In Streetscapes [Dialogue] geht es darum, dass jemand Zeugnis von einem Trauma ablegt und jemand anders ihm dabei zuhört. Alles begann damit, dass ich Heinz Emigholz zu einem Vortrag einlud, den ich im Rahmen einer Tagung zum Thema Zeugenschaft an der Freien Universität Berlin hielt. Ich sprach in dem Vortrag darüber, dass das Zeugnis traumatisierter Zeugen sich in ihrem Schweigen äußert. Anschließend unterhielten wir uns, und Emigholz erzählte mir von seiner Situation. Ich schlug vor, dass wir uns zu Gesprächen verabreden und über die Blockade und ihre Auslöser sprechen sollten. Ich hatte das Gefühl, dass Heinz gewissermaßen eine Aussage machen wollte, und dass ich sein Zeuge dabei sein sollte.

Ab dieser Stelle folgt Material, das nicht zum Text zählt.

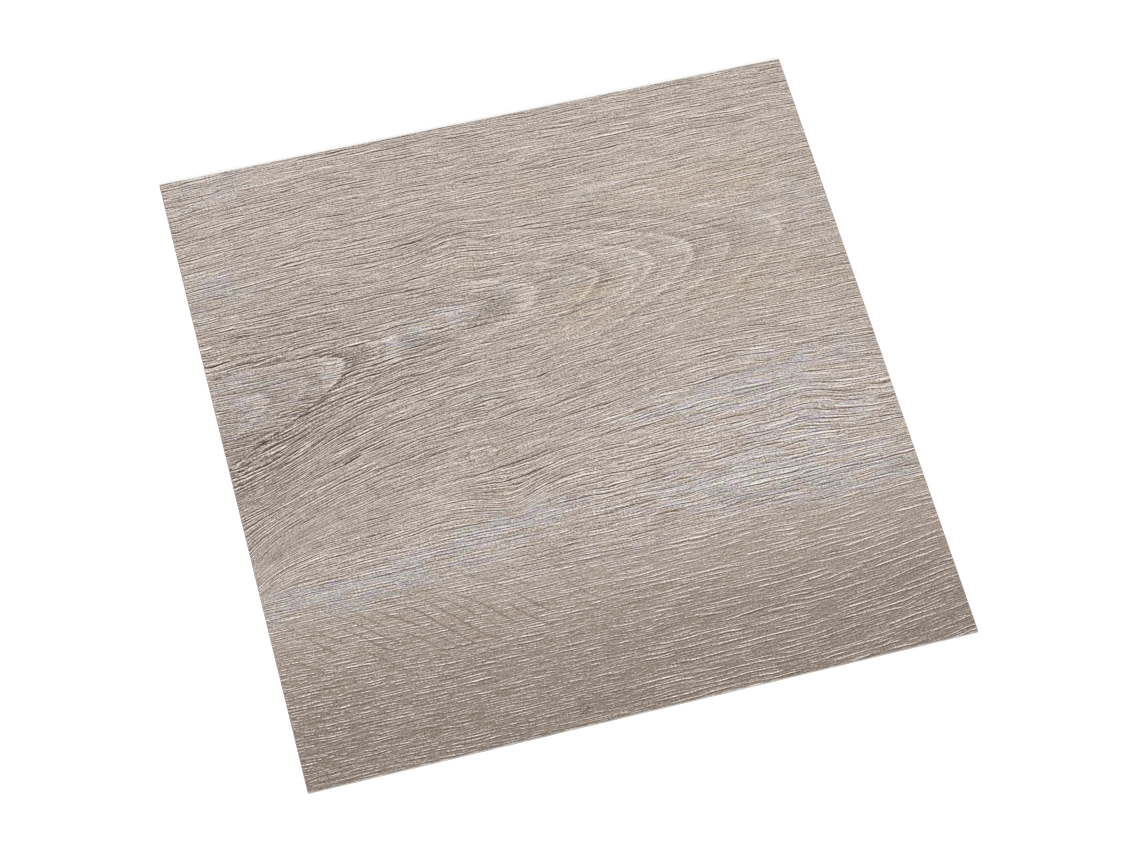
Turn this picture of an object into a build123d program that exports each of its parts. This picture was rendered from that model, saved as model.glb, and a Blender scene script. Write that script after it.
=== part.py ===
"""Square vinyl floor tile, one calendered sheet, lying flat with its wear face up.

The wear layer, the printed film and the filled base are pressed into one sheet, so the
tile is one solid. X runs along the printed grain, Y across it and Z up. The origin is the
centre of the glued underside, which is the plane of the subfloor.
"""

import os

from build123d import *

# Driving sizes, in millimetres
TILE_LENGTH = 305.0  # along the grain, the 12 inch module
TILE_WIDTH = 305.0  # across the grain, the same module
TILE_THICKNESS = 1.5  # the whole sheet, wear face to underside
CORNER_RADIUS = 0.5  # left by the cutting die at the four corners
WEAR_EDGE_RADIUS = 0.2  # rounding that the die presses round the wear face


def die_cut_blank() -> Part:
    """The sheet as the die cuts it: straight sides, small rounded corners."""
    outline = RectangleRounded(TILE_LENGTH, TILE_WIDTH, CORNER_RADIUS)
    return extrude(outline, TILE_THICKNESS)


def vinyl_tile() -> Part:
    """The finished tile, with the rim of its wear face rounded."""
    blank = die_cut_blank()
    wear_rim = blank.faces().sort_by(Axis.Z)[-1].edges()
    tile = fillet(wear_rim, WEAR_EDGE_RADIUS)
    tile.label = "vinyl_tile"
    return tile


os.makedirs("parts", exist_ok=True)
export_step(vinyl_tile(), "parts/vinyl_tile.step")
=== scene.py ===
"""Looks of a square vinyl floor tile: an embossed, printed oak sheet lying flat on a pale floor.

The wear face carries a printed oak figure and, in register with it, pressed pores. Both follow
one set of fibre lines, so the sheet's mesh, the embossing tree and the printed material read the
same grain coordinates. Lengths named in millimetres are turned to metres where the mesh is made.
"""

import logging
import math
from dataclasses import dataclass
from enum import Enum

import bpy
import numpy as np
from mathutils import Matrix, Vector


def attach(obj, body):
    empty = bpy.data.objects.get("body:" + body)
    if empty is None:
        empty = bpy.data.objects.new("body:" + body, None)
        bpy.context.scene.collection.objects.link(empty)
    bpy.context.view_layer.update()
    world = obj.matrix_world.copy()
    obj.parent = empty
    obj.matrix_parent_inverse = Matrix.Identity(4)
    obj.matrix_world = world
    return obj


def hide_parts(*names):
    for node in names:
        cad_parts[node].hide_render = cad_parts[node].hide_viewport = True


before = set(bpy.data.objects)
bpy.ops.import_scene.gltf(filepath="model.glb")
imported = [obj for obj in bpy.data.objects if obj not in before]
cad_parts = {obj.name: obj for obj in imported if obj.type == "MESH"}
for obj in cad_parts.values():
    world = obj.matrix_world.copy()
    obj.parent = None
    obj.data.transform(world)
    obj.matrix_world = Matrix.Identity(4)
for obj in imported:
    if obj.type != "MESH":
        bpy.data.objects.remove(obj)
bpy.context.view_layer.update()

log = logging.getLogger("vinyl_tile")

MM = 0.001
FLAT_MM = (1.0 / MM, 1.0 / MM, 0.0)  # metres to millimetres, with the height left out
TINY_MM = 1e-6  # two lengths closer than this are the same
WHITE = (1.0, 1.0, 1.0, 1.0)
Socket = bpy.types.NodeSocket
Value = Socket | float | tuple[float, ...]


class TreeKind(Enum):
    """The two kinds of node tree that the pressed and printed grain share."""

    SHADER = "ShaderNodeTree"
    GEOMETRY = "GeometryNodeTree"


class SocketKind(Enum):
    """The kinds of socket on the outside of a node group."""

    NUMBER = "NodeSocketFloat"
    VECTOR = "NodeSocketVector"
    MESH = "NodeSocketGeometry"
    MATERIAL = "NodeSocketMaterial"


def tone(red: float, green: float, blue: float) -> tuple[float, float, float, float]:
    """Turns a colour as a screen shows it into the linear colour that a shader takes.

    Args:
        red: Red, from 0 to 255.
        green: Green, from 0 to 255.
        blue: Blue, from 0 to 255.

    Returns:
        The linear colour with full alpha.
    """
    levels = [channel / 255.0 for channel in (red, green, blue)]
    linear = [c / 12.92 if c <= 0.04045 else ((c + 0.055) / 1.055) ** 2.4 for c in levels]
    return (linear[0], linear[1], linear[2], 1.0)


def blank_material(name: str) -> bpy.types.Material:
    """Makes a material with an empty shader tree.

    Args:
        name: The material's name.

    Returns:
        The material.
    """
    material = bpy.data.materials.new(name)
    material.use_nodes = True
    material.node_tree.nodes.clear()
    return material


def placed(name: str, data: bpy.types.ID) -> bpy.types.Object:
    """Makes an object and links it to the scene.

    Args:
        name: The object's name.
        data: Its mesh, light or camera.

    Returns:
        The object, at the origin.
    """
    thing = bpy.data.objects.new(name, data)
    bpy.context.scene.collection.objects.link(thing)
    return thing


@dataclass(frozen=True)
class Slope:
    """Two values, and the levels that a smooth rise or fall between them starts and ends at."""

    low: float
    high: float
    bottom: float = 0.0
    top: float = 1.0


@dataclass(frozen=True)
class Cells:
    """Noise: the size of its cells along and across, in millimetres, and its finer octaves."""

    along: float
    across: float
    detail: float = 0.0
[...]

Zuerst musste sein Schweigen gehört werden, damit daraus ein Weg entstehen konnte. Er nahm den Vorschlag bereitwillig an. Ein paar Monate später begannen wir. Meine Rolle dabei war nicht die eines Psychotherapeuten, sondern die eines Menschen, der zum lebendigen Zeugen einer Aussage über Dinge wird, die unter bewussten Erinnerungen gut versteckt waren. Ich möchte betonen, dass das Ganze nichts von einer Therapie hatte. Die langen, intensiven Gespräche verwandelten sich in einen langen, kontinuierlichen Dialog im Sinne Martin Bubers, in ein Gespräch von Mensch zu Mensch, bei dem „das Zwischenmenschliche“ zum Mittel wird, durch das sinnstiftende Gegenseitigkeit, Zuwendung und Beherrschung und am allerwichtigsten: aufmerksames Zuhören zu den transformativen Faktoren für Wachstum wurden. Wir wurden beide Zeuge davon, wie das posttraumatische Zeugnis sich allmählich in posttraumatisches Wachstum verwandelte.

Die Idee, aus diesen Dialogen einen Film zu machen, war zugleich das Zeichen dafür, dass die Blockade sich auflöste und die Kreativität wieder in Fluss kam. Ich muss hinzufügen, dass unsere Bekanntschaft nicht auf die Tagung in Berlin zurückgeht, sondern auf unser gemeinsames Interesse an Architektur (wobei das Interesse von Heinz Emigholz sich vor allem auf die kinematografischen Aspekte von Architektur bezieht, meines dagegen auf die Beziehung zwischen Trauma und Architektur). Das Ansehen, das Heinz aufgrund seiner zahlreichen Dokumentar- und Spielfilme über Architekturthemen genießt, ist ein ganz eigenes Zeugnis. In Streetscapes [Dialogue] hat Emigholz das ‚Zwischenmenschliche‘ anhand von Architektur porträtiert und es zum dritten Protagonisten des Gesprächs gemacht. Dieser Aspekt, der während unserer Marathonbegegnungen nicht präsent war, war für uns ein weiteres Zeichen für die Rückkehr des Gesprochenen.